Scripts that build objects

◇ ◇ ◇

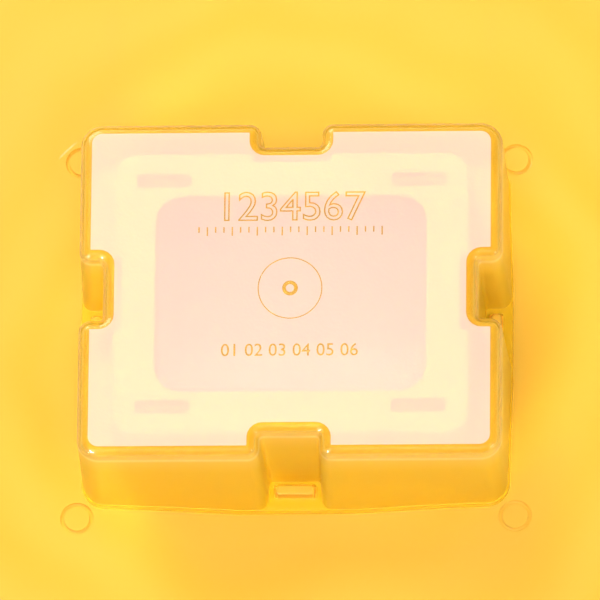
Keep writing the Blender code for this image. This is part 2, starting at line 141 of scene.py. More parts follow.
def notched_block(name, half_x, half_y, draft, corner, edge, notch, foot, top):
    """A solid with round corners, a round top edge and a notch in each of its four sides.

    half_x and half_y are its half sizes at the top, and draft is how much further out its foot is.
    notch is its half width at the foot and at the top, its depth, and its mouth's and back's radii.
    """
    foot_half, top_half, depth, mouth_r, back_r = notch
    foot_x, foot_y = half_x + draft, half_y + draft
    body = rounded_block(name, (-foot_x, -foot_y, foot), (foot_x, foot_y, top), corner, 12,
                         draw_in=(half_x / foot_x, half_y / foot_y))
    for k, half in enumerate((half_x, half_y) * 2):
        back, outside = half + draft - depth, half + draft + 0.008
        tool = block("notch", (back, -foot_half, foot - 0.002), (outside, foot_half, top + 0.002),
                     draw_in=(1, top_half / foot_half), shift=(-draft, 0, 0))
        round_edges(tool, back_r, 5, lambda a, b: upright(a, b) and max(a.x, b.x) < half)
        tool.rotation_euler.z = k * math.pi / 2
        settle()
        carve(body, tool)

    def at_mouth(a, b):
        side = max(abs(a.x) / half_x, abs(a.y) / half_y)
        along = abs(a.y) if abs(a.x) / half_x > abs(a.y) / half_y else abs(a.x)
        return upright(a, b) and side > 0.995 and along < top_half + 0.0005

    round_edges(body, mouth_r, 8, at_mouth)
    round_edges(body, edge, 10, level_at(top))
    return body


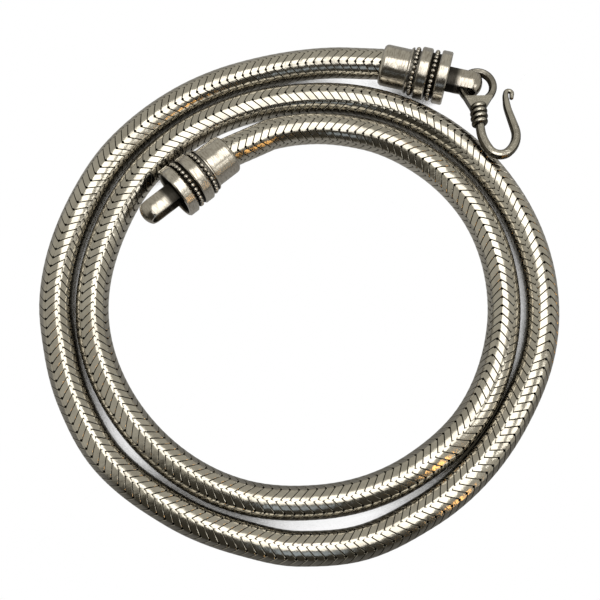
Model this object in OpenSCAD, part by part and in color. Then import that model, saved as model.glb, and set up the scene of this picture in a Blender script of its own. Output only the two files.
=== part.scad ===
// Snake chain necklace, lying on a table in a flat coil of a little over two turns, with its clasp undone.
// Millimetres, +Z up from the table. The origin is on the table, under the middle of the whole necklace.

/* [Chain] */
// Diameter of the woven chain
chain_d = 7.8; // [7.4:0.1:8.4]
// How far each end of the chain goes into its cap
chain_tuck = 8.6; // [6:0.2:8.6]

/* [End caps] */
// Length of a cap, from the chain's side to its open mouth
cap_len = 17.2; // [17:0.1:18]
// Plain sleeve that holds the chain
sleeve_d = 10.4; // [10:0.1:10.6]
// Length of the sleeve, up to the first ridge
sleeve_len = 6.9; // [6.8:0.1:7.2]
// Flat band between the two rows of beads
band_d = 13; // [12.8:0.1:13.2]
// Widest band, round the mouth
rim_d = 13.4; // [13.2:0.1:13.6]
// Thickness of the metal at the mouth
lip_t = 0.9; // [0.7:0.1:1.2]
// Beads in the row next to the sleeve
inner_beads = 27; // [18:1:28]
// Beads in the row next to the mouth
outer_beads = 29; // [18:1:30]
// Diameter of a bead
bead_d = 1.2; // [0.9:0.1:1.2]

/* [Strap loops] */
// Width of the domed strap
strap_w = 4.7; // [4:0.1:4.8]
// Thickness of the strap at the crown of its dome
strap_t = 1.2; // [1:0.1:1.3]
// Clear height inside a loop
loop_gap = 3.4; // [3.3:0.1:3.5]
// How far the hook's loop stands out past the mouth of its cap
hook_loop_out = 8.9; // [8.7:0.1:9]
// How far the loop that the hook goes into stands out past the mouth of its cap
catch_loop_out = 9.6; // [9:0.1:10]

/* [Hook] */
// Outer diameter of the hook's eye
eye_d = 9.8; // [9.6:0.1:10]
// Width of the eye's band across the ring
eye_band_w = 1.9; // [1.8:0.1:1.9]
// Height of the eye's band
eye_band_h = 2.8; // [2.4:0.1:2.9]
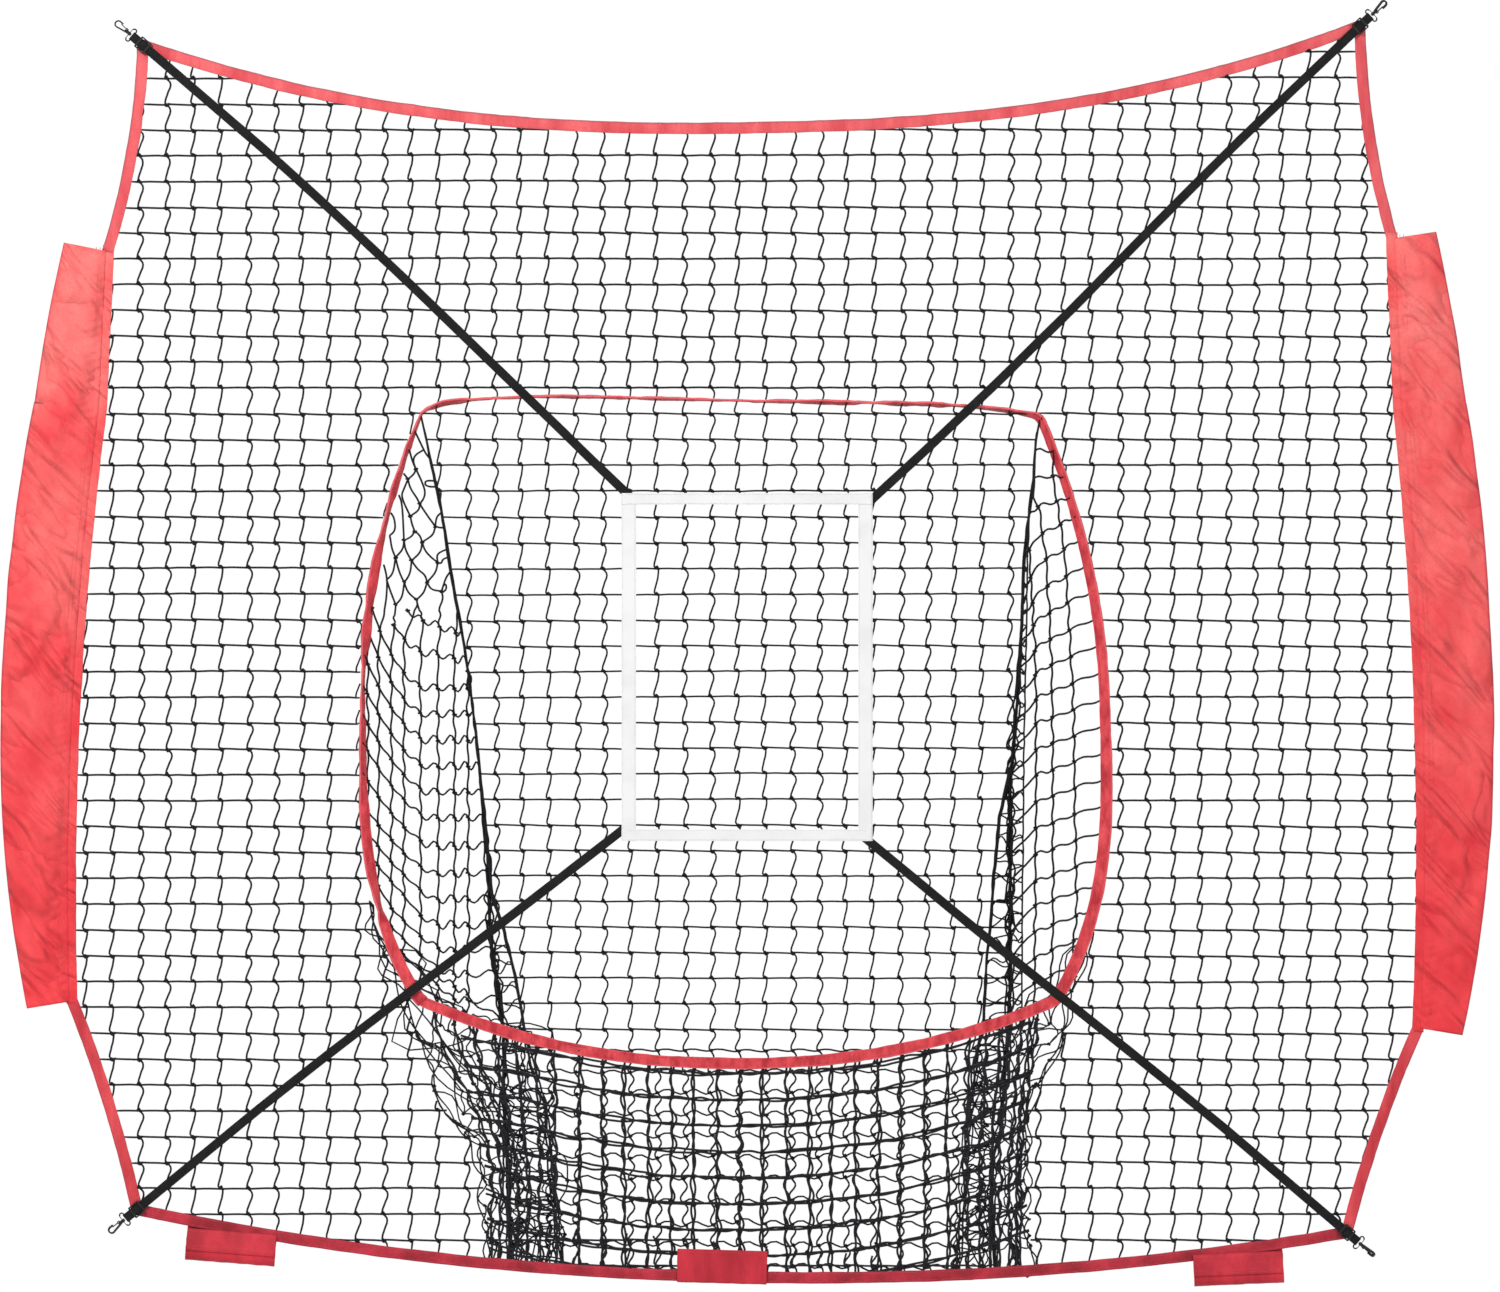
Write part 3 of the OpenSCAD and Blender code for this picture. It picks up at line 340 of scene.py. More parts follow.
class Pile:
    """The faces of one piece, gathered before its mesh is made."""

    def __init__(self):
        self.points, self.quads, self.uvs, self.paints = [], [], [], []
        self.count = 0

    def add(self, points, quads, uvs, paint=0):
        self.points.append(points.reshape(-1, 3))
        self.quads.append(quads.reshape(-1, 4) + self.count)
        self.uvs.append(uvs.reshape(-1, 4, 2))
        self.paints.append(np.full(len(self.quads[-1]), paint, np.int32))
        self.count += len(self.points[-1])

    def skin(self, points, uvs, paint=0, ends=True):
        """A tube of rings, points being [..., ring, round, 3], closed round and at both ends."""
        shape = points.shape
        points = points.reshape(-1, shape[-3], shape[-2], 3)
        uvs = uvs.reshape(-1, shape[-3], shape[-2] + 1, 2)
        tubes, rings, sides = points.shape[:3]
        index = np.arange(tubes * rings * sides).reshape(tubes, rings, sides)
        turn = np.roll(index, -1, axis=2)
        quads = np.stack([index[:, :-1], index[:, 1:], turn[:, 1:], turn[:, :-1]], -1)
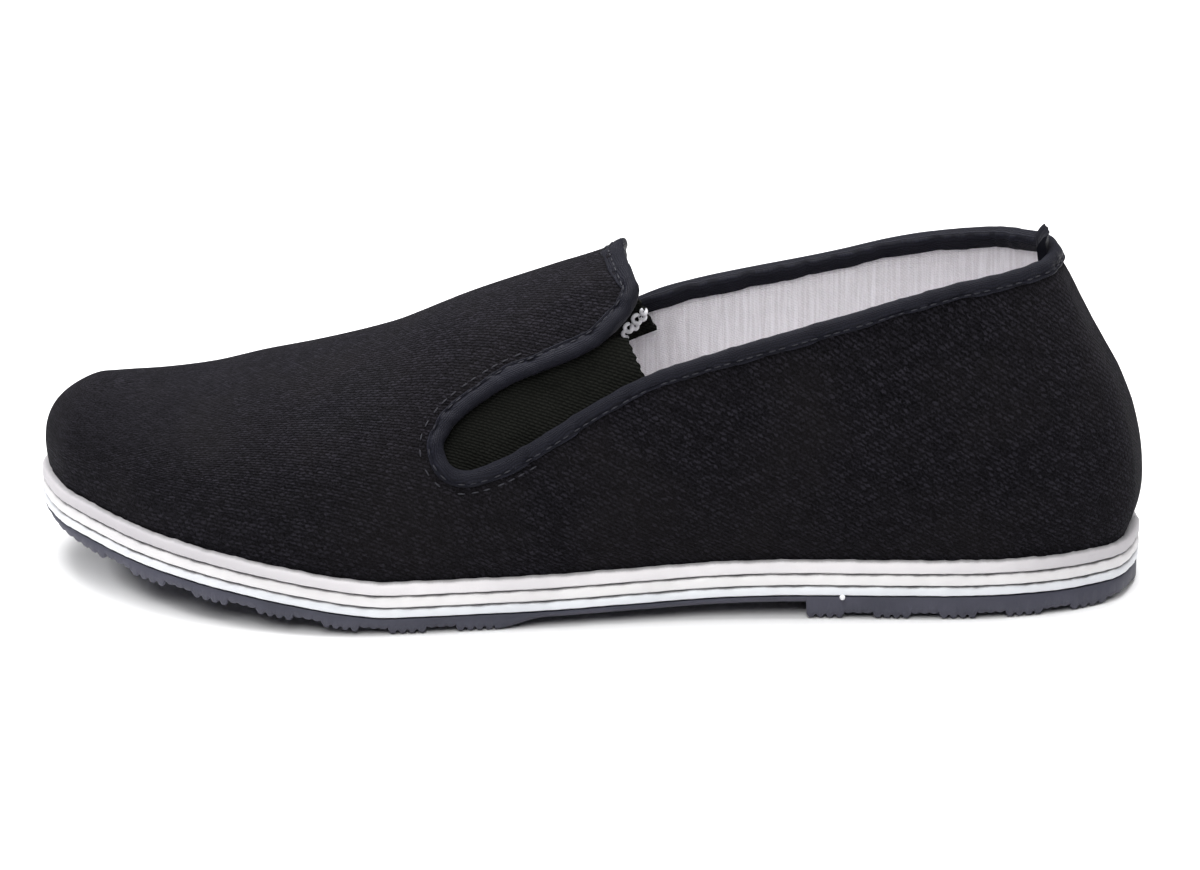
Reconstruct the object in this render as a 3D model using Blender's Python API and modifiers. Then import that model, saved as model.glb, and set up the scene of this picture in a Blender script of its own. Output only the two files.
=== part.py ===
"""Chinese cloth slip-on shoe for the left foot.

Metres, +Z up. The toe points to -X, the lateral (outer) side is -Y, and the
sole stands on the plane z = 0 with the middle of its outline at the origin.
"""
import bisect
from collections import namedtuple
from math import asin, cos, exp, pi, sin

import bmesh
import bpy
from mathutils import Vector

# Main sizes of the shoe
LENGTH = 0.275
BALL_WIDTH = 0.0958
TOE_SPRING = 0.0106
TOPLINE_HEIGHT = 0.0845     # cloth edge above the floor, at the centre back
INSTEP_RISE = 0.832 * TOPLINE_HEIGHT    # last over the feather line, at the tongue
TOE_RISE = 0.0238           # last over the feather line, behind the toe tip

# Sole, from the floor up
HEEL_RUBBER = 0.0054
FOREFOOT_RUBBER = 0.0037
WAIST_RUBBER = 0.0013
TIP_RUBBER = 0.0009
LOWER_LAYER = 0.0023
UPPER_LAYER = 0.0028
WELT_LAYER = 0.0032
LAYER_EDGE = 0.0006         # rounding of each layer's edge, in and up
WELT_SLOPE = 0.0011         # how far the welt's top edge leans in
OUTSOLE_INSET = 0.0003
BAR_LENGTH = 0.0092         # tread bars, along the shoe
BAR_PITCH = 0.01625
BAR_HEIGHT = 0.0011
BAR_DRAFT = 0.0004          # slope of a bar's flank, along the shoe

# Upper and what is sewn to it
WALL = 0.0020
FEATHER_INSET = 0.0019      # cloth inside the sole's edge
BELLY = 0.0030              # fullness over the feather line at the waist
BELLY_HEIGHT = 0.0190
SLOT_LENGTH = 0.0473
TAPE = 0.0008
TAPE_WIDTH = 0.0038
GORE = 0.0011
GORE_MARGIN = 0.0050        # overlap behind the cloth round the slot
GORE_BACK = 0.0045          # free edge's foot behind the slot's opening
GORE_SLANT = 0.0075         # how far the free edge's top lies ahead of its foot
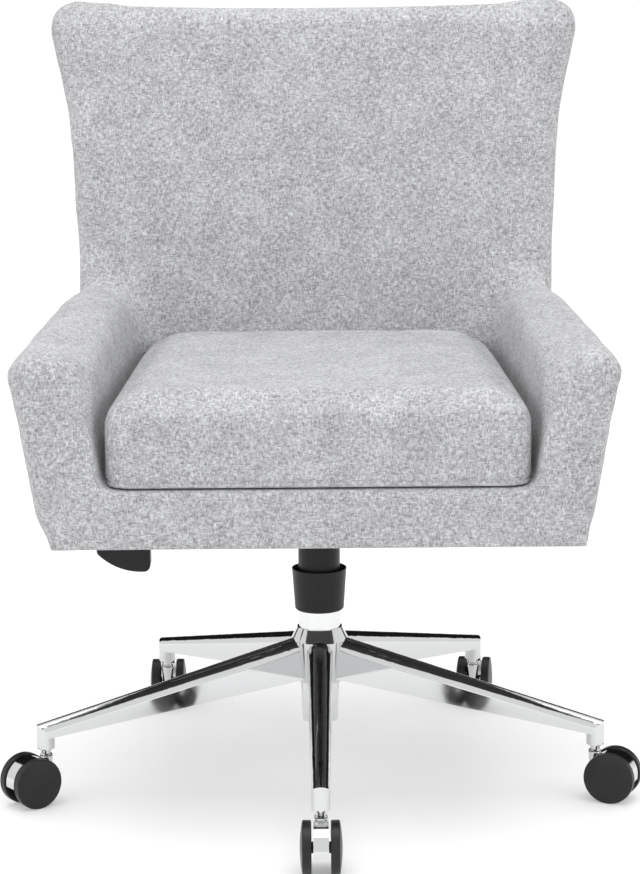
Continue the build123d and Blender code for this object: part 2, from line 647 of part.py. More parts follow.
def build_wheel(name, side, outward):
    """outward is +1 or -1 along the side plane's normal."""
    rim = WHEEL_INNER + WHEEL_RIM_W
    axis_dir = side.z_dir * outward
    up = Vector(0, 0, 1)
    section = Plane(origin=side.origin, x_dir=up, z_dir=up.cross(axis_dir))
    bore = AXLE_D / 2 + RUN
    hub = AXLE_D / 2 + WHEEL_HUB_WALL
    recess = hub + WHEEL_RECESS_INSET
    bore_end = WHEEL_INNER + AXLE_IN_WHEEL + GAP
    face_r = WHEEL_R - WHEEL_SHOULDER
    round_mid = QUARTER_MID * WHEEL_SHOULDER
    crown_r = (face_r**2 + WHEEL_CROWN**2) / (2 * WHEEL_CROWN)
    crown_mid = rim + WHEEL_CROWN - crown_r + math.sqrt(crown_r**2 - (face_r / 2) ** 2)
    with BuildPart() as wheel:
        with BuildSketch(section):
            with BuildLine():
                Polyline(
                    (0, rim + WHEEL_CROWN),
                    (0, bore_end),
                    (bore, bore_end),
                    (bore, HOOD_W / 2 + GAP),
                    (hub, HOOD_W / 2 + GAP),
                    (hub, WHEEL_INNER),
                    (recess, WHEEL_INNER),
                    (recess, WHEEL_INNER + WHEEL_RECESS_DEPTH),
                    (WHEEL_R - WHEEL_RIM_T, WHEEL_INNER + WHEEL_RECESS_DEPTH),
                    (WHEEL_R - WHEEL_RIM_T, WHEEL_INNER),
                    (WHEEL_R - WHEEL_RIM_CHAMFER, WHEEL_INNER),
                    (WHEEL_R, WHEEL_INNER + WHEEL_RIM_CHAMFER),
                    (WHEEL_R, rim - WHEEL_SHOULDER),
                )
                ThreePointArc(
                    (WHEEL_R, rim - WHEEL_SHOULDER),
                    (WHEEL_R - round_mid, rim - round_mid),
                    (face_r, rim),
                )
                ThreePointArc((face_r, rim), (face_r / 2, crown_mid), (0, rim + WHEEL_CROWN))
            make_face()
        revolve(axis=Axis(side.origin, axis_dir))
    save(wheel, name)


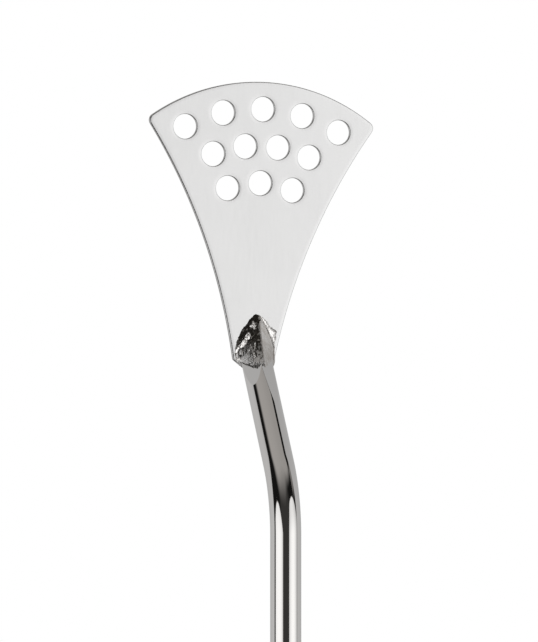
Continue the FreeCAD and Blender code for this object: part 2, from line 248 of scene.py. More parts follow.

◇ ◇ ◇

SET PROBLEM:
Pick out every line holding the string "Continue" and return it.

TASK OUTPUT:
Continue the build123d and Blender code for this object: part 2, from line 647 of part.py. More parts follow.
Continue the FreeCAD and Blender code for this object: part 2, from line 248 of scene.py. More parts follow.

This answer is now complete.